§ **GIVEN RECORDS**
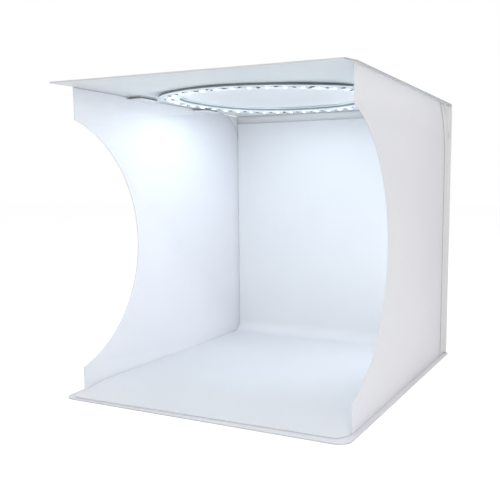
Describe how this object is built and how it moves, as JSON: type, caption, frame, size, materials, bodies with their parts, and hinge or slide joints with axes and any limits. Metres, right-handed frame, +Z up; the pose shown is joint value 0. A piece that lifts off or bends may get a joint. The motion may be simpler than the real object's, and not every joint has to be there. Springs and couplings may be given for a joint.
{
  "type": "light tent cube",
  "caption": "Folding tabletop light tent: a cube of thin white sheets, open in front, with round-cut sides, a ring of lamps under its roof and a curved backdrop.",
  "frame": {"origin": "on the table, under the middle of the base board", "axes": "+Z up, -Y out of the tent's open front, +X to the right as seen from the front"},
  "size_m": [0.239, 0.2792, 0.2501],
  "materials": {
    "white_sheet": "satin translucent white",
    "cover_sheet": "satin translucent white",
    "backdrop_sheet": "smooth satin white",
    "grey_cloth": "woven tape",
    "black_hook": "hook fastener",
    "white_loop": "loop fastener",
    "dark_foam": "matt foam",
    "white_board": "satin solder mask",
    "lamp_white": "glossy lens",
    "inlet_plastic": "moulded satin",
    "plated_steel": "plated",
    "lead_jacket": "soft matt"
  },
  "bodies": {
    "base": {"base_board": "white_sheet", "base_hinge_strip_base_leaf": "grey_cloth", "left_front_low_loop_pad": "white_loop", "left_rear_low_loop_pad": "white_loop", "right_front_low_loop_pad": "white_loop", "right_rear_low_loop_pad": "white_loop"},
    "back": {"back_panel": "white_sheet", "base_hinge_strip_back_leaf": "grey_cloth", "roof_hinge_strip_back_leaf": "grey_cloth", "left_hinge_strip_back_leaf": "grey_cloth", "right_hinge_strip_back_leaf": "grey_cloth", "backdrop_hook_strip": "white_loop"},
    "roof": {"roof_panel": "white_sheet", "roof_hinge_strip_roof_leaf": "grey_cloth", "cover_hinge_strip_roof_leaf": "grey_cloth", "ring_spacer": "dark_foam", "ring_board": "white_board", "lamp_row": "lamp_white", "inlet_housing": "inlet_plastic", "inlet_socket": "plated_steel", "inlet_lead": "lead_jacket", "left_front_high_loop_pad": "white_loop", "left_rear_high_loop_pad": "white_loop", "right_front_high_loop_pad": "white_loop", "right_rear_high_loop_pad": "white_loop"},
    "cover": {"window_cover": "cover_sheet", "cover_hinge_strip_cover_leaf": "grey_cloth"},
    "left_wall_body": {"left_wall": "white_sheet", "left_hinge_strip_wall_leaf": "grey_cloth", "left_front_low_hook_pad": "black_hook", "left_front_high_hook_pad": "black_hook", "left_rear_low_hook_pad": "black_hook", "left_rear_high_hook_pad": "black_hook"},
    "right_wall_body": {"right_wall": "white_sheet", "right_hinge_strip_wall_leaf": "grey_cloth", "right_front_low_hook_pad": "black_hook", "right_front_high_hook_pad": "black_hook", "right_rear_low_hook_pad": "black_hook", "right_rear_high_hook_pad": "black_hook"},
    "backdrop": {"backdrop_sheet": "backdrop_sheet", "backdrop_loop_strip": "white_loop"}
  },
  "joints": [
    {"name": "back_tip", "type": "hinge", "parent": "base", "child": "back", "pos_m": [0, 0.134, 0.0025], "axis": [-1, 0, 0], "range_deg": [0, 90]},
    {"name": "roof_lift", "type": "hinge", "parent": "back", "child": "roof", "pos_m": [0, 0.134, 0.2401], "axis": [-1, 0, 0], "range_deg": [0, 90]},
    {"name": "cover_lift", "type": "hinge", "parent": "roof", "child": "cover", "pos_m": [0, 0.0755, 0.24105], "axis": [-1, 0, 0], "range_deg": [0, 175]},
    {"name": "left_wall_swing", "type": "hinge", "parent": "back", "child": "left_wall_body", "pos_m": [-0.1155, 0.1315, 0.0013], "axis": [0, 0, -1], "range_deg": [0, 90]},
    {"name": "right_wall_swing", "type": "hinge", "parent": "back", "child": "right_wall_body", "pos_m": [0.1155, 0.1315, 0.0013], "axis": [0, 0, 1], "range_deg": [0, 90]},
    {"name": "backdrop_slide", "type": "slide", "parent": "back", "child": "backdrop", "axis": [0, -1, 0], "range_m": [0, 0.27]}
  ]
}
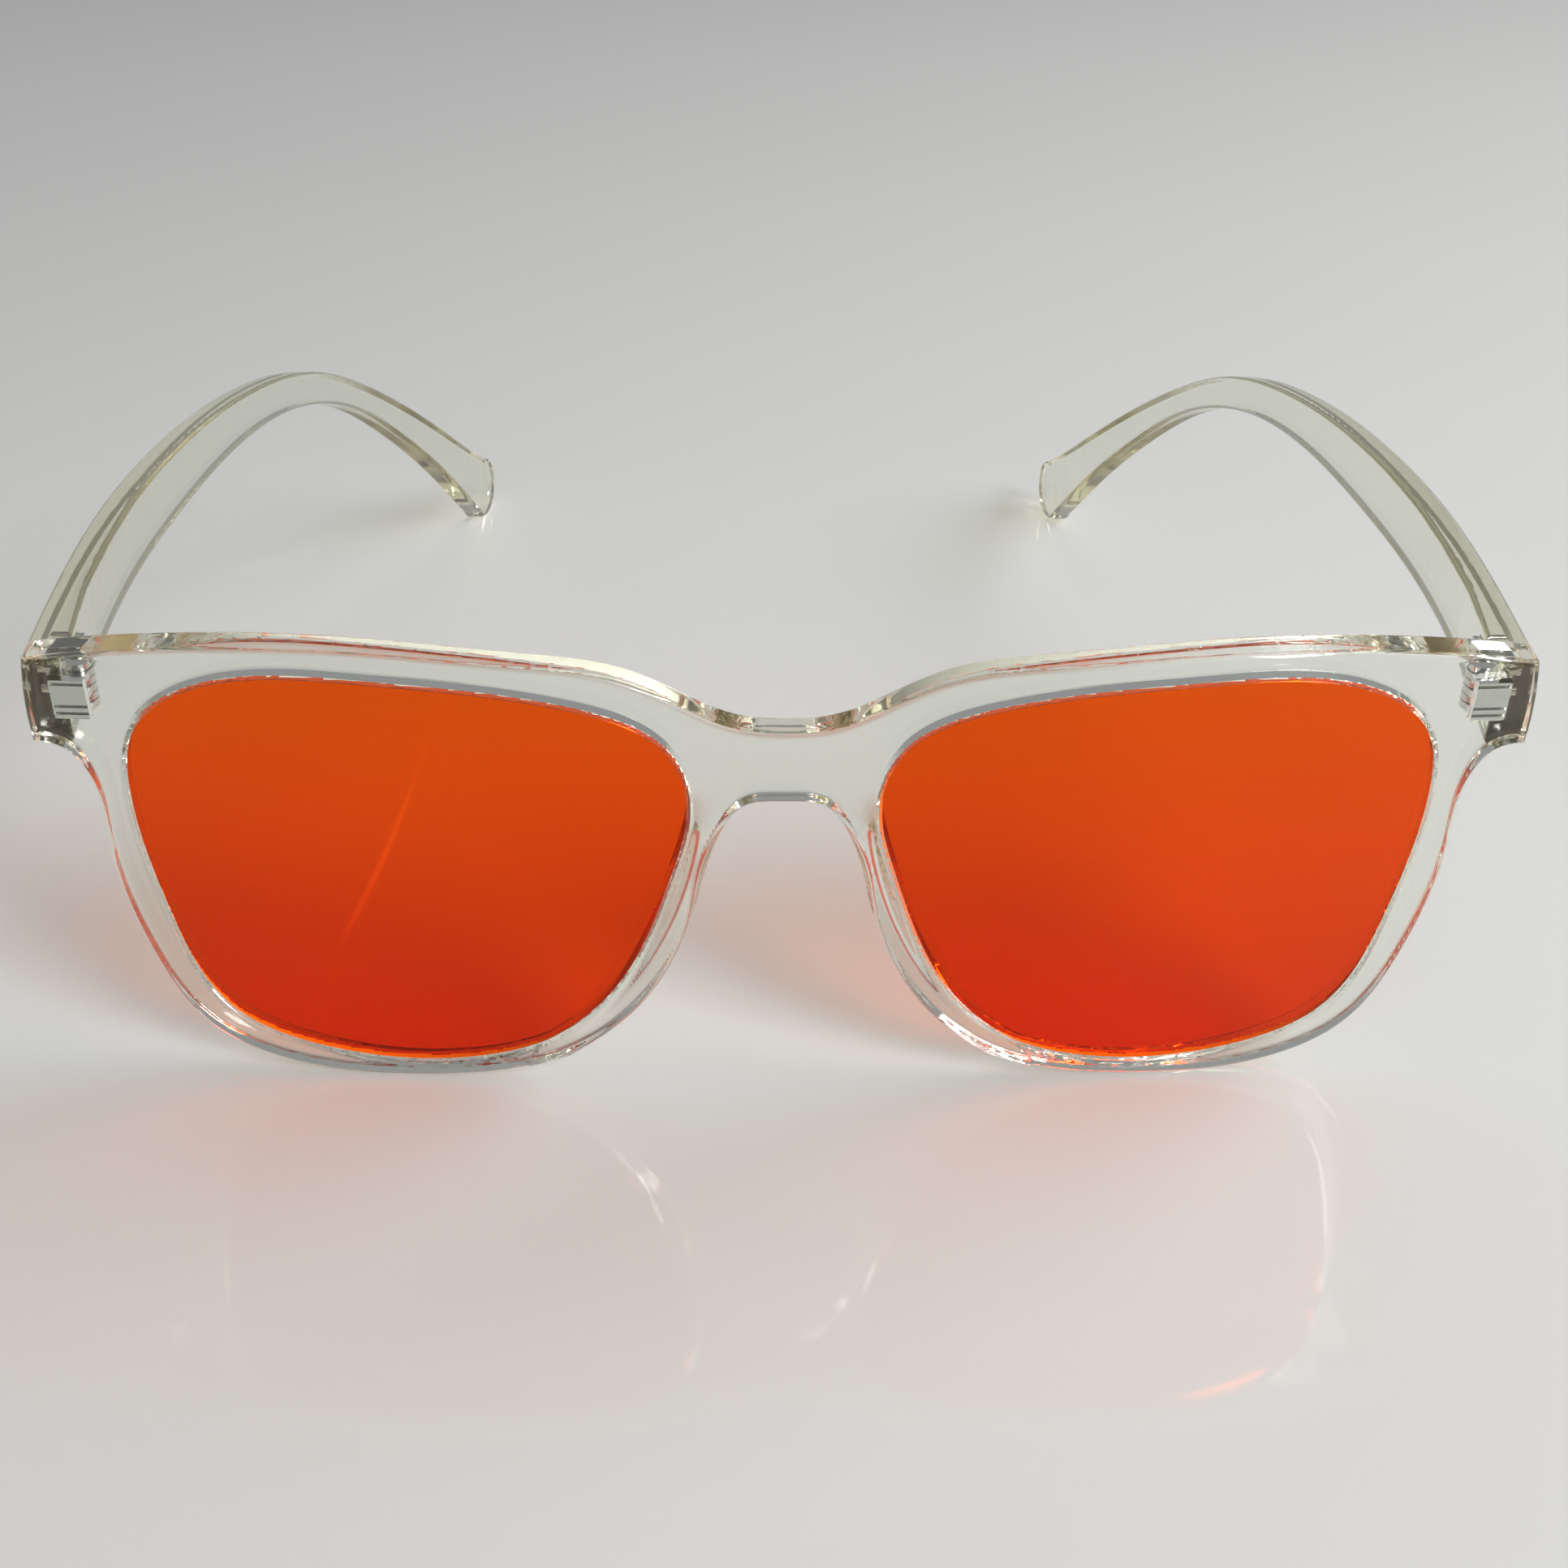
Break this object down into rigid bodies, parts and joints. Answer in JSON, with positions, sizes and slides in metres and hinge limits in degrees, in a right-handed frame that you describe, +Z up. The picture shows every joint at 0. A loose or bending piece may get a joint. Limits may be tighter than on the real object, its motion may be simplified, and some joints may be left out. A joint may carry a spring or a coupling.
{
  "type": "blue light glasses",
  "caption": "Clear oversized square glasses with orange blue-light filter lenses, moulded nose pads and temples that fold inwards on steel barrel hinges.",
  "frame": {"origin": "on the surface the open glasses stand on, at the middle of their footprint", "axes": "+Z up, -Y the way the wearer looks, +X to the wearer's left; right and left in the node names are +X and -X"},
  "size_m": [0.145, 0.153, 0.0521],
  "materials": {
    "frame_acetate": "polished clear acetate with a faint grey-green tint",
    "temple_acetate": "polished clear acetate, olive where light runs along it",
    "lens_tint": "tinted orange-red through, polished, thin anti-reflection coating",
    "hinge_steel": "stamped and tumbled bright steel",
    "screw_steel": "turned and polished steel",
    "rivet_steel": "plain drawn steel"
  },
  "bodies": {
    "front": {"front_frame": "frame_acetate", "lens_left": "lens_tint", "lens_right": "lens_tint", "hinge_front_left": "hinge_steel", "hinge_front_right": "hinge_steel", "hinge_screw_left": "screw_steel", "hinge_screw_right": "screw_steel"},
    "temple_left": {"temple_left": "temple_acetate", "hinge_temple_left": "hinge_steel", "rivet_lower_left": "rivet_steel", "rivet_upper_left": "rivet_steel"},
    "temple_right": {"temple_right": "temple_acetate", "hinge_temple_right": "hinge_steel", "rivet_lower_right": "rivet_steel", "rivet_upper_right": "rivet_steel"}
  },
  "joints": [
    {"name": "temple_left_fold", "type": "hinge", "parent": "front", "child": "temple_left", "pos_m": [-0.0654, -0.0671, 0.04492], "axis": [0, 0, -1], "range_deg": [0, 78]},
    {"name": "temple_right_fold", "type": "hinge", "parent": "front", "child": "temple_right", "pos_m": [0.0654, -0.0671, 0.04492], "axis": [0, 0, 1], "range_deg": [0, 72]}
  ]
}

§ **TASK OBJECTIVE**
Without changing a word, restate the whole listing.

§ **SOLVED EXERCISE**
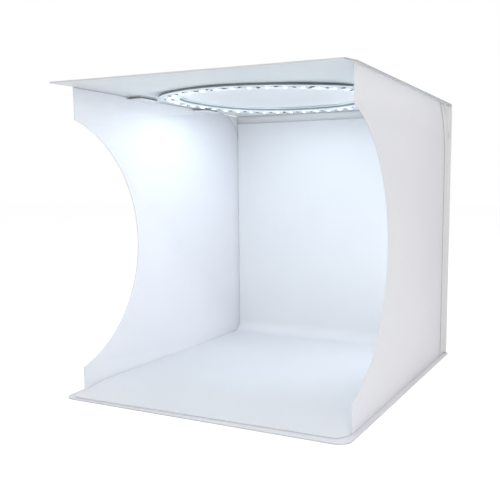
Describe how this object is built and how it moves, as JSON: type, caption, frame, size, materials, bodies with their parts, and hinge or slide joints with axes and any limits. Metres, right-handed frame, +Z up; the pose shown is joint value 0. A piece that lifts off or bends may get a joint. The motion may be simpler than the real object's, and not every joint has to be there. Springs and couplings may be given for a joint.
{
  "type": "light tent cube",
  "caption": "Folding tabletop light tent: a cube of thin white sheets, open in front, with round-cut sides, a ring of lamps under its roof and a curved backdrop.",
  "frame": {"origin": "on the table, under the middle of the base board", "axes": "+Z up, -Y out of the tent's open front, +X to the right as seen from the front"},
  "size_m": [0.239, 0.2792, 0.2501],
  "materials": {
    "white_sheet": "satin translucent white",
    "cover_sheet": "satin translucent white",
    "backdrop_sheet": "smooth satin white",
    "grey_cloth": "woven tape",
    "black_hook": "hook fastener",
    "white_loop": "loop fastener",
    "dark_foam": "matt foam",
    "white_board": "satin solder mask",
    "lamp_white": "glossy lens",
    "inlet_plastic": "moulded satin",
    "plated_steel": "plated",
    "lead_jacket": "soft matt"
  },
  "bodies": {
    "base": {"base_board": "white_sheet", "base_hinge_strip_base_leaf": "grey_cloth", "left_front_low_loop_pad": "white_loop", "left_rear_low_loop_pad": "white_loop", "right_front_low_loop_pad": "white_loop", "right_rear_low_loop_pad": "white_loop"},
    "back": {"back_panel": "white_sheet", "base_hinge_strip_back_leaf": "grey_cloth", "roof_hinge_strip_back_leaf": "grey_cloth", "left_hinge_strip_back_leaf": "grey_cloth", "right_hinge_strip_back_leaf": "grey_cloth", "backdrop_hook_strip": "white_loop"},
    "roof": {"roof_panel": "white_sheet", "roof_hinge_strip_roof_leaf": "grey_cloth", "cover_hinge_strip_roof_leaf": "grey_cloth", "ring_spacer": "dark_foam", "ring_board": "white_board", "lamp_row": "lamp_white", "inlet_housing": "inlet_plastic", "inlet_socket": "plated_steel", "inlet_lead": "lead_jacket", "left_front_high_loop_pad": "white_loop", "left_rear_high_loop_pad": "white_loop", "right_front_high_loop_pad": "white_loop", "right_rear_high_loop_pad": "white_loop"},
    "cover": {"window_cover": "cover_sheet", "cover_hinge_strip_cover_leaf": "grey_cloth"},
    "left_wall_body": {"left_wall": "white_sheet", "left_hinge_strip_wall_leaf": "grey_cloth", "left_front_low_hook_pad": "black_hook", "left_front_high_hook_pad": "black_hook", "left_rear_low_hook_pad": "black_hook", "left_rear_high_hook_pad": "black_hook"},
    "right_wall_body": {"right_wall": "white_sheet", "right_hinge_strip_wall_leaf": "grey_cloth", "right_front_low_hook_pad": "black_hook", "right_front_high_hook_pad": "black_hook", "right_rear_low_hook_pad": "black_hook", "right_rear_high_hook_pad": "black_hook"},
    "backdrop": {"backdrop_sheet": "backdrop_sheet", "backdrop_loop_strip": "white_loop"}
  },
  "joints": [
    {"name": "back_tip", "type": "hinge", "parent": "base", "child": "back", "pos_m": [0, 0.134, 0.0025], "axis": [-1, 0, 0], "range_deg": [0, 90]},
    {"name": "roof_lift", "type": "hinge", "parent": "back", "child": "roof", "pos_m": [0, 0.134, 0.2401], "axis": [-1, 0, 0], "range_deg": [0, 90]},
    {"name": "cover_lift", "type": "hinge", "parent": "roof", "child": "cover", "pos_m": [0, 0.0755, 0.24105], "axis": [-1, 0, 0], "range_deg": [0, 175]},
    {"name": "left_wall_swing", "type": "hinge", "parent": "back", "child": "left_wall_body", "pos_m": [-0.1155, 0.1315, 0.0013], "axis": [0, 0, -1], "range_deg": [0, 90]},
    {"name": "right_wall_swing", "type": "hinge", "parent": "back", "child": "right_wall_body", "pos_m": [0.1155, 0.1315, 0.0013], "axis": [0, 0, 1], "range_deg": [0, 90]},
    {"name": "backdrop_slide", "type": "slide", "parent": "back", "child": "backdrop", "axis": [0, -1, 0], "range_m": [0, 0.27]}
  ]
}
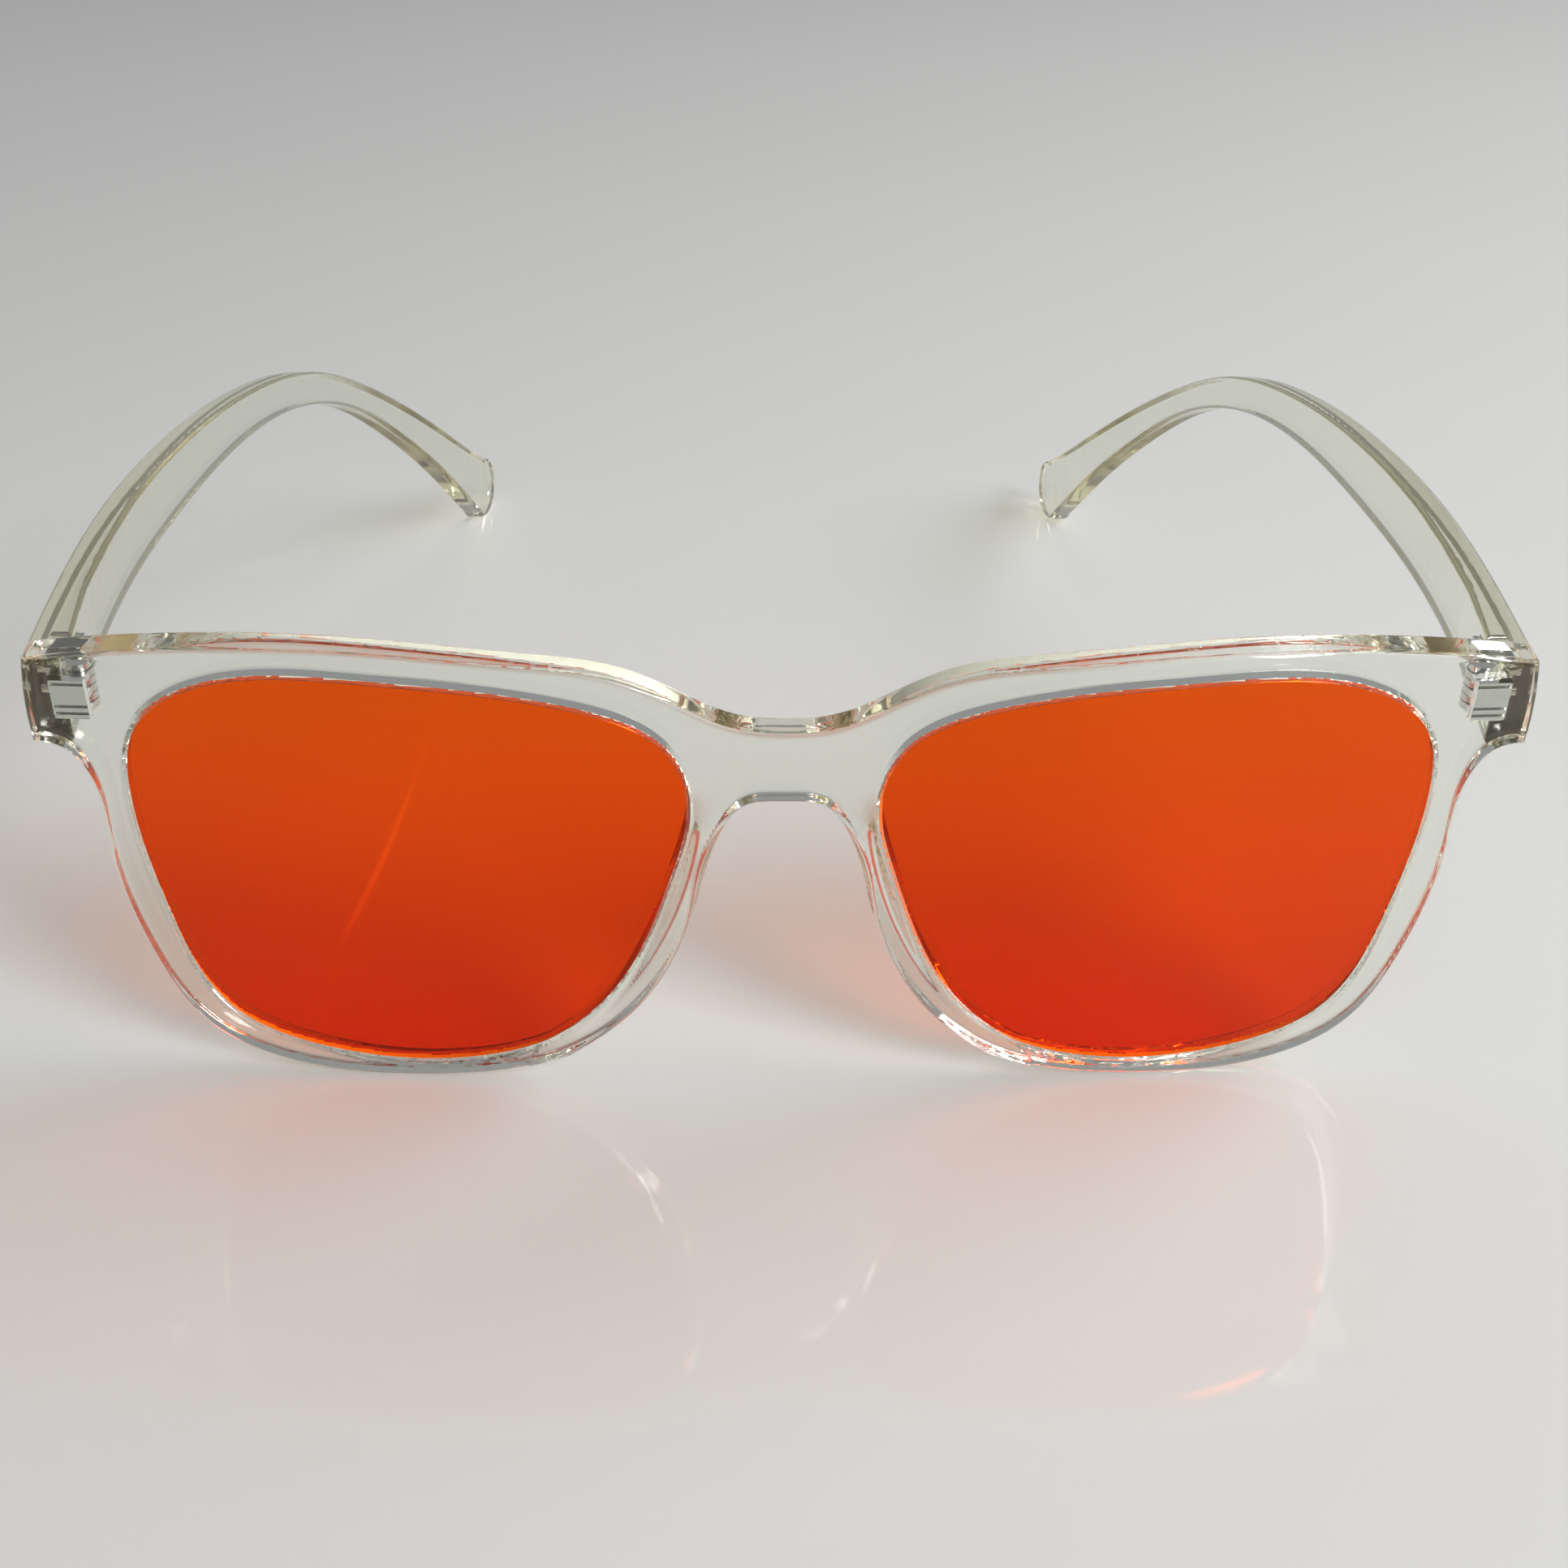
Break this object down into rigid bodies, parts and joints. Answer in JSON, with positions, sizes and slides in metres and hinge limits in degrees, in a right-handed frame that you describe, +Z up. The picture shows every joint at 0. A loose or bending piece may get a joint. Limits may be tighter than on the real object, its motion may be simplified, and some joints may be left out. A joint may carry a spring or a coupling.
{
  "type": "blue light glasses",
  "caption": "Clear oversized square glasses with orange blue-light filter lenses, moulded nose pads and temples that fold inwards on steel barrel hinges.",
  "frame": {"origin": "on the surface the open glasses stand on, at the middle of their footprint", "axes": "+Z up, -Y the way the wearer looks, +X to the wearer's left; right and left in the node names are +X and -X"},
  "size_m": [0.145, 0.153, 0.0521],
  "materials": {
    "frame_acetate": "polished clear acetate with a faint grey-green tint",
    "temple_acetate": "polished clear acetate, olive where light runs along it",
    "lens_tint": "tinted orange-red through, polished, thin anti-reflection coating",
    "hinge_steel": "stamped and tumbled bright steel",
    "screw_steel": "turned and polished steel",
    "rivet_steel": "plain drawn steel"
  },
  "bodies": {
    "front": {"front_frame": "frame_acetate", "lens_left": "lens_tint", "lens_right": "lens_tint", "hinge_front_left": "hinge_steel", "hinge_front_right": "hinge_steel", "hinge_screw_left": "screw_steel", "hinge_screw_right": "screw_steel"},
    "temple_left": {"temple_left": "temple_acetate", "hinge_temple_left": "hinge_steel", "rivet_lower_left": "rivet_steel", "rivet_upper_left": "rivet_steel"},
    "temple_right": {"temple_right": "temple_acetate", "hinge_temple_right": "hinge_steel", "rivet_lower_right": "rivet_steel", "rivet_upper_right": "rivet_steel"}
  },
  "joints": [
    {"name": "temple_left_fold", "type": "hinge", "parent": "front", "child": "temple_left", "pos_m": [-0.0654, -0.0671, 0.04492], "axis": [0, 0, -1], "range_deg": [0, 78]},
    {"name": "temple_right_fold", "type": "hinge", "parent": "front", "child": "temple_right", "pos_m": [0.0654, -0.0671, 0.04492], "axis": [0, 0, 1], "range_deg": [0, 72]}
  ]
}